## Written task
Each record below is to be reproduced without any change.
## BEGIN
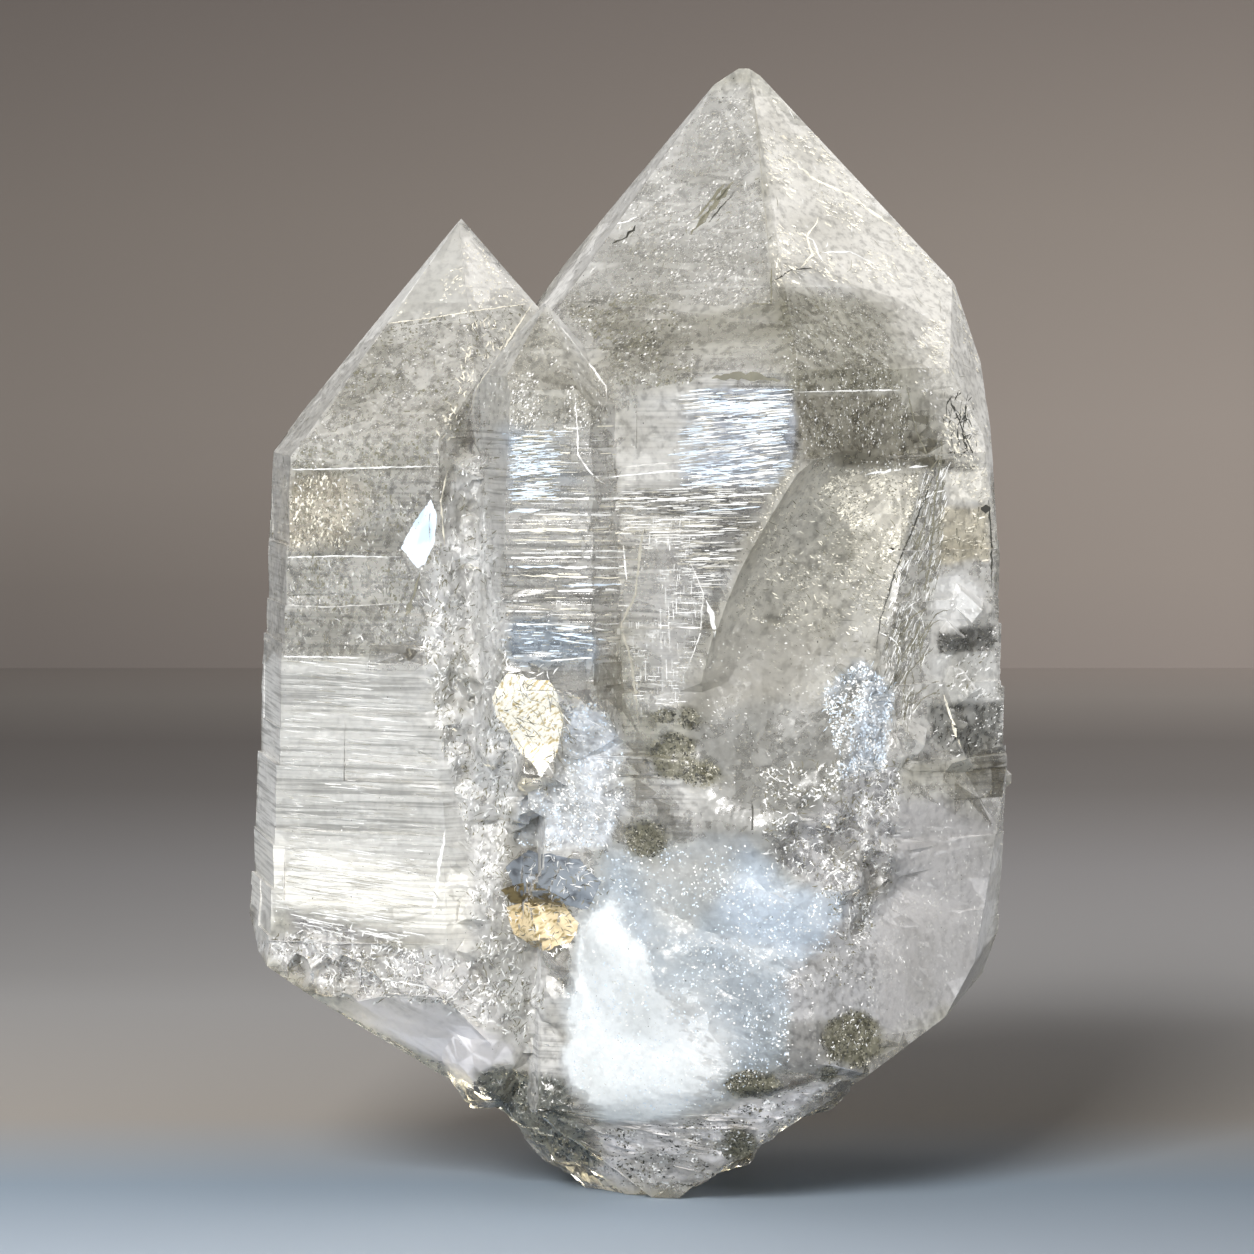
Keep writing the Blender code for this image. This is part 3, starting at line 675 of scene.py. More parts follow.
def growth_steps(points, normals):
    """How deep the growth lines cut the upright faces at each point, in metres."""
    side = np.round((np.degrees(np.arctan2(normals[:, 1], normals[:, 0])) + 30) / 60)
    step = np.clip(np.searchsorted(STEP_HEIGHTS, points[:, 2], side="right") - 1, 0, len(STEP_HEIGHTS) - 2)
    share = (points[:, 2] - STEP_HEIGHTS[step]) / (STEP_HEIGHTS[step + 1] - STEP_HEIGHTS[step])
    bite = hashed(np.stack([step, side, side * 0], 1).astype(np.int64), 5)
    patches = layered_noise(points * np.array([130, 130, 260]) + side[:, None] * 9.1, 9, 3)
    return np.clip(bite - 0.2, 0, 1) * share * np.clip((patches - 0.35) * 5, 0.1, 1) * STEP_DEPTH


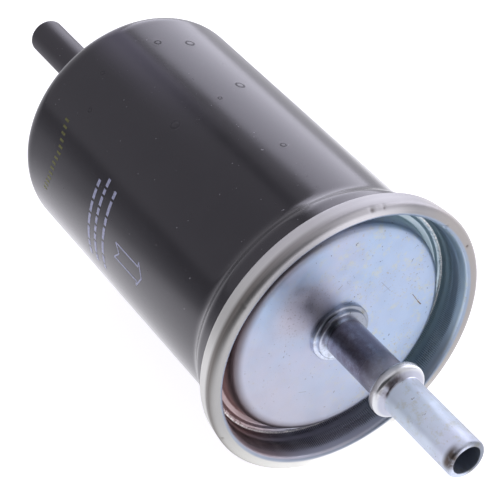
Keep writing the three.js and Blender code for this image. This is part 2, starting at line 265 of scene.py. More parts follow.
class Look(Graph):
    """A material. Its places are in the frame's own axes and in millimetres, its angles in radians."""

    def __init__(self, name):
        self.material = bpy.data.materials.new(name)
        self.material.use_nodes = True
        super().__init__(self.material.node_tree)
        self.shader = self.tree.nodes["Principled BSDF"]
        self.metres = self.add("ShaderNodeTexCoord").outputs["Object"]
        self.place = self.vector("MULTIPLY", self.metres, (1 / MM, 1 / MM, 1 / MM))
        self.x, self.y, self.z = self.add("ShaderNodeSeparateXYZ", {"Vector": self.place}).outputs
        across = self.add("ShaderNodeCombineXYZ", {"Y": self.y, "Z": self.z}).outputs[0]
        self.radius = self.vector("LENGTH", across)
        self.angle = self.math("ARCTAN2", self.z, self.y)

    def vector(self, operation, a, b=(0.0, 0.0, 0.0)):
        node = self.add("ShaderNodeVectorMath", {0: a, 1: b}, operation=operation)
        return node.outputs["Value" if operation in ("DOT_PRODUCT", "LENGTH") else "Vector"]

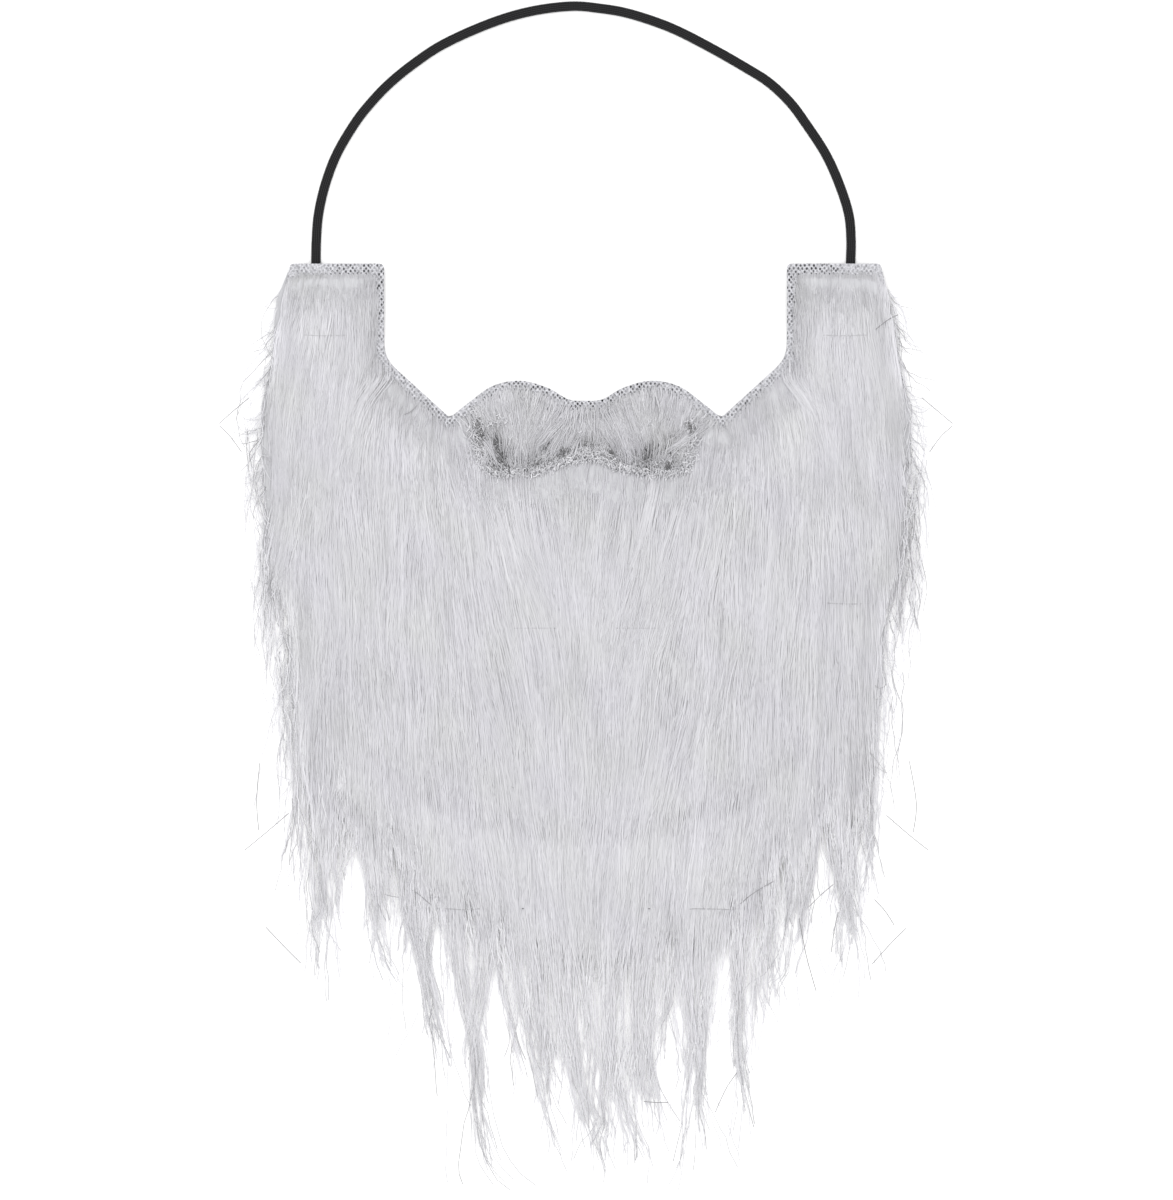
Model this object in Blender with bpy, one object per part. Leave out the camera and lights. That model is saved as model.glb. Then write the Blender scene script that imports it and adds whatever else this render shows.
## END
## Solution to the exercise
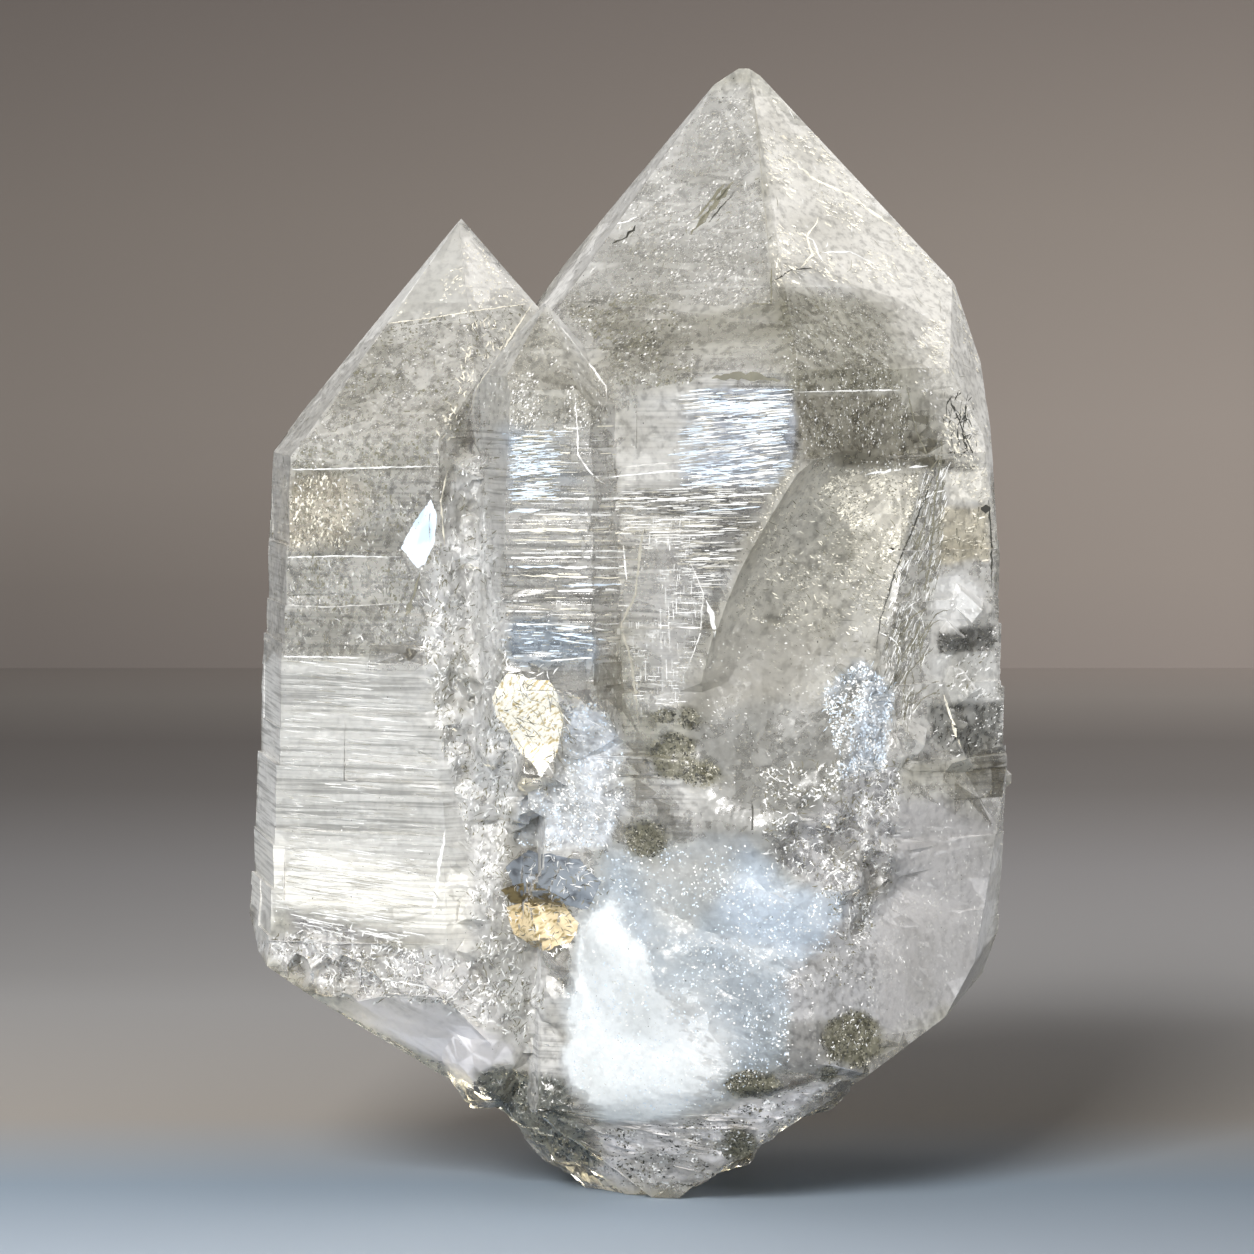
Keep writing the Blender code for this image. This is part 3, starting at line 675 of scene.py. More parts follow.
def growth_steps(points, normals):
    """How deep the growth lines cut the upright faces at each point, in metres."""
    side = np.round((np.degrees(np.arctan2(normals[:, 1], normals[:, 0])) + 30) / 60)
    step = np.clip(np.searchsorted(STEP_HEIGHTS, points[:, 2], side="right") - 1, 0, len(STEP_HEIGHTS) - 2)
    share = (points[:, 2] - STEP_HEIGHTS[step]) / (STEP_HEIGHTS[step + 1] - STEP_HEIGHTS[step])
    bite = hashed(np.stack([step, side, side * 0], 1).astype(np.int64), 5)
    patches = layered_noise(points * np.array([130, 130, 260]) + side[:, None] * 9.1, 9, 3)
    return np.clip(bite - 0.2, 0, 1) * share * np.clip((patches - 0.35) * 5, 0.1, 1) * STEP_DEPTH


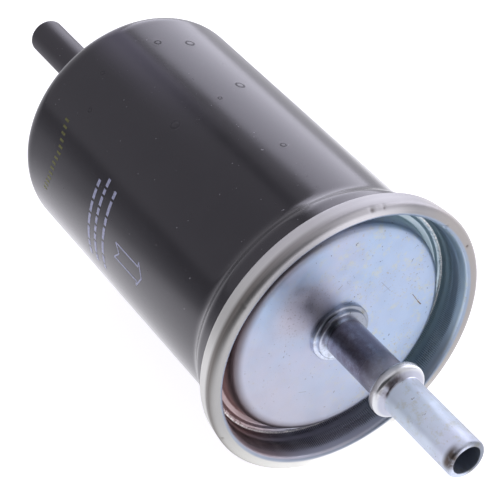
Keep writing the three.js and Blender code for this image. This is part 2, starting at line 265 of scene.py. More parts follow.
class Look(Graph):
    """A material. Its places are in the frame's own axes and in millimetres, its angles in radians."""

    def __init__(self, name):
        self.material = bpy.data.materials.new(name)
        self.material.use_nodes = True
        super().__init__(self.material.node_tree)
        self.shader = self.tree.nodes["Principled BSDF"]
        self.metres = self.add("ShaderNodeTexCoord").outputs["Object"]
        self.place = self.vector("MULTIPLY", self.metres, (1 / MM, 1 / MM, 1 / MM))
        self.x, self.y, self.z = self.add("ShaderNodeSeparateXYZ", {"Vector": self.place}).outputs
        across = self.add("ShaderNodeCombineXYZ", {"Y": self.y, "Z": self.z}).outputs[0]
        self.radius = self.vector("LENGTH", across)
        self.angle = self.math("ARCTAN2", self.z, self.y)

    def vector(self, operation, a, b=(0.0, 0.0, 0.0)):
        node = self.add("ShaderNodeVectorMath", {0: a, 1: b}, operation=operation)
        return node.outputs["Value" if operation in ("DOT_PRODUCT", "LENGTH") else "Vector"]

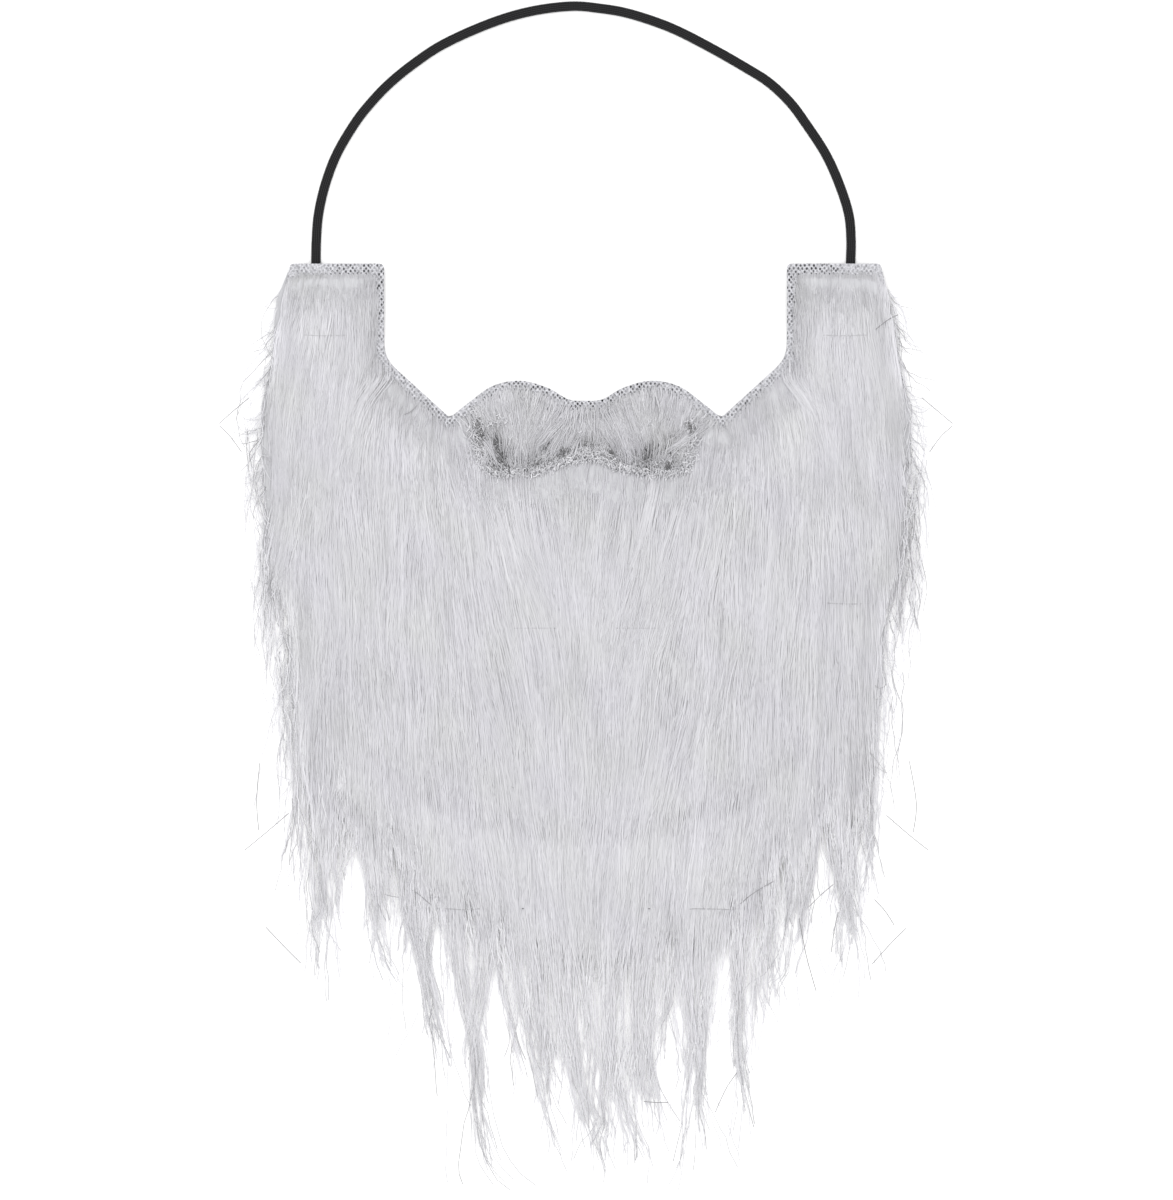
Model this object in Blender with bpy, one object per part. Leave out the camera and lights. That model is saved as model.glb. Then write the Blender scene script that imports it and adds whatever else this render shows.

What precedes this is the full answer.